Lists are juxtapositions, and exhibit many of the qualities of collage. The names which appear on them lack their normal syntactical companions. Most lists are terse, minimal, bald; they are reminders, commands, aspirations. We do not trouble to write: one medium head of nice fresh red Boston lettuce, two large slicing tomatoes if ripe, a small bottle of Dr. Bland’s salad dressing but only if it’s in that cute chef-shaped bottle . . .

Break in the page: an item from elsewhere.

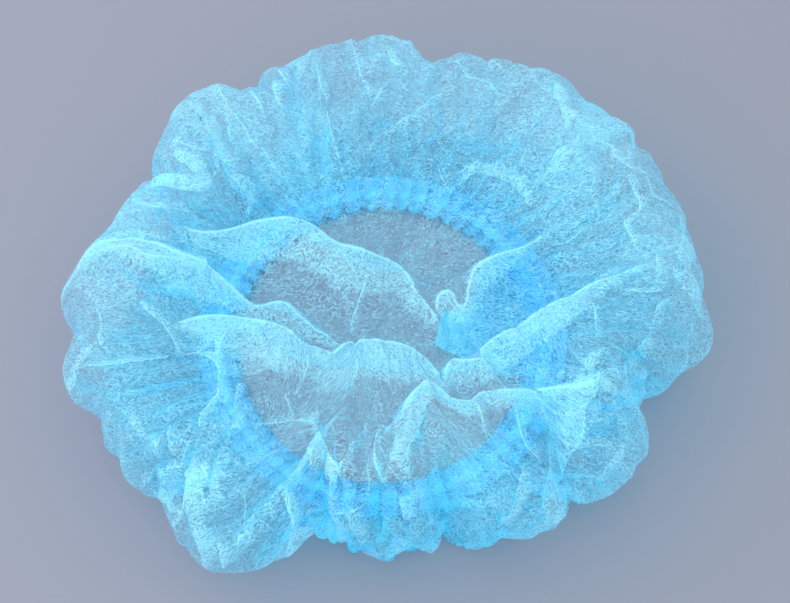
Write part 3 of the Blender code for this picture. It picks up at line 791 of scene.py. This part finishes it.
def settled_points(edge_degrees, edge_reach, stages):
    """The cloth after it has settled on its form, its flat disc, their places, and the folds' marks."""
    polar = even_rows(profile_rows(edge_degrees, edge_reach), FORM_ROWS)
    random = np.random.default_rng(7)
    offsets = None
    for count, rounds, room in stages:
        form, reach, angles, marks = target_form(polar, count)
        flat = np.stack([reach * np.cos(angles), reach * np.sin(angles)], -1) * FLAT_ACROSS / 2
        if offsets is None:
            offsets = random.normal(0, 0.0008, form.shape)
        else:
            offsets = finer(offsets)
        hold = 0.012 + 0.35 * marks[..., 0] + 0.98 * np.clip((reach - HELD_FROM) / 0.03, 0, 1) ** 2
        hold = np.minimum(hold, 1)
        points = settle(form + offsets, form, flat, hold[..., None], rounds, room)
        offsets = points - form
    return points, flat, reach, angles, marks


def fitted_edge():
    """The outline's azimuths and reach with which the settled cloth shows its edge where it is seen."""
    degrees, reach, pixel_x, pixel_y = edge_places().T
    wanted_turn = np.arctan2(VIEW_PIXEL[1] - pixel_y, pixel_x - VIEW_PIXEL[0])
    wanted = np.hypot(VIEW_PIXEL[1] - pixel_y, pixel_x - VIEW_PIXEL[0])
    for stages in EDGE_STAGES:
        across, down, behind = seen(settled_points(degrees, reach, stages)[0])
        turn = np.arctan2(VIEW_PIXEL[1] - down, across - VIEW_PIXEL[0])
        away = np.hypot(VIEW_PIXEL[1] - down, across - VIEW_PIXEL[0])
        ratio = np.empty(len(reach))
        for index in range(len(reach)):
            off_turn = np.abs((turn - wanted_turn[index] + math.pi) % (2 * math.pi) - math.pi)
            shown = np.sort(away[off_turn < 0.014])[-2:].mean()
            ratio[index] = wanted[index] / shown
        even = (np.roll(ratio, 1) + 2 * ratio + np.roll(ratio, -1)) / 4
        reach = reach * (1 + 0.8 * (even - 1))
    return degrees, reach


def settled_cloth():
    """The cap's cloth after it has settled, the flat disc's points, and the marks its finish reads."""
    degrees, edge_reach = fitted_edge()
    stages = [stage for stage in SETTLE if stage[0] <= GRID]
    points, flat, reach, angles, marks = settled_points(degrees, edge_reach, stages)
    normal = grid_normals(points)
    free = np.clip((HELD_FROM - reach) / 0.03, 0, 1)
    shift, edge_near, edge_side, thick = facets(reach, angles)
    calm = 1 - 0.8 * marks[..., 0]
    crumple = normal * (blurred(shift, 2) * calm * free)[..., None]
    move, near, crease_side, doubled = crease_shift(points, normal, picture_lines(points + crumple))
    points = points + move * free[..., None] + crumple
    points[..., 2] = np.maximum(points[..., 2], CLOTH_LOWEST)
    for other_near, other_side in ((edge_near * 0.6 * calm, edge_side), (marks[..., 1], marks[..., 2])):
        crease_side = np.where(other_near > near, np.clip(other_side, -SIDE_LIMIT, SIDE_LIMIT), crease_side)
        near = np.maximum(near, other_near)
    bend = blurred(bend_share(points, grid_normals(points)), 1)
    doubled = np.maximum(doubled, marks[..., 3])
    packed = packed_share(points, flat) * np.clip((reach - 0.5) / 0.15, 0, 1)
    closed = 0.3 * packed + 0.65 * doubled + 0.50 * thick + 0.22 * bend
    marks = {"crease_near": near * free, "crease_side": crease_side, "closed": closed, "packed": packed}
    return points, flat, marks


def packed_share(points, flat):
    """How tightly the gathers pack the cloth at each point, from 0 where it lies open."""
    total = []
    for grid in (points, np.concatenate([flat, np.zeros_like(flat[..., :1])], -1)):
        across = grid[1:, 1:] - grid[:-1, :-1]
        back = grid[:-1, 1:] - grid[1:, :-1]
        area = np.linalg.norm(np.cross(across, back), axis=-1) / 2
        padded = np.pad(area, 3, mode="edge")
        smooth = sum(
            padded[row : row + len(area), column : column + len(area)]
            for row in range(7)
            for column in range(7)
        )
        total.append(smooth)
    share = np.clip(total[1] / np.maximum(total[0], 1e-12) - 1.05, 0, 0.7) / 0.7
    return np.pad(share, ((0, 1), (0, 1)), mode="edge")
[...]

                  “I’ve Got a Little List,” out of Tests of Time


Vying amongst treetops and other earthbound debris in an attempt to photograph the skies, I think of a story a bookseller named Garvin handed along. Common breed of windbag used-book dealer, opinion-plagued, borne up astride an oceanic font of “useless and pointless knowledge.” He related how one photographer—W. Eugene Smith is who I recall—up on a house ladder for a shoot of something or other, could see exactly the angle needed for the shot, out there, in mid-air. So, with camera, he jumped, fired the shutter, got the snap, and fell, fracturing a leg in the fall.

W. Eugene Smith, Country Doctor, 1948


The way fireflies seem to ascend up out of lawns at dusk, tailing light up to the still barely light-lit heavens.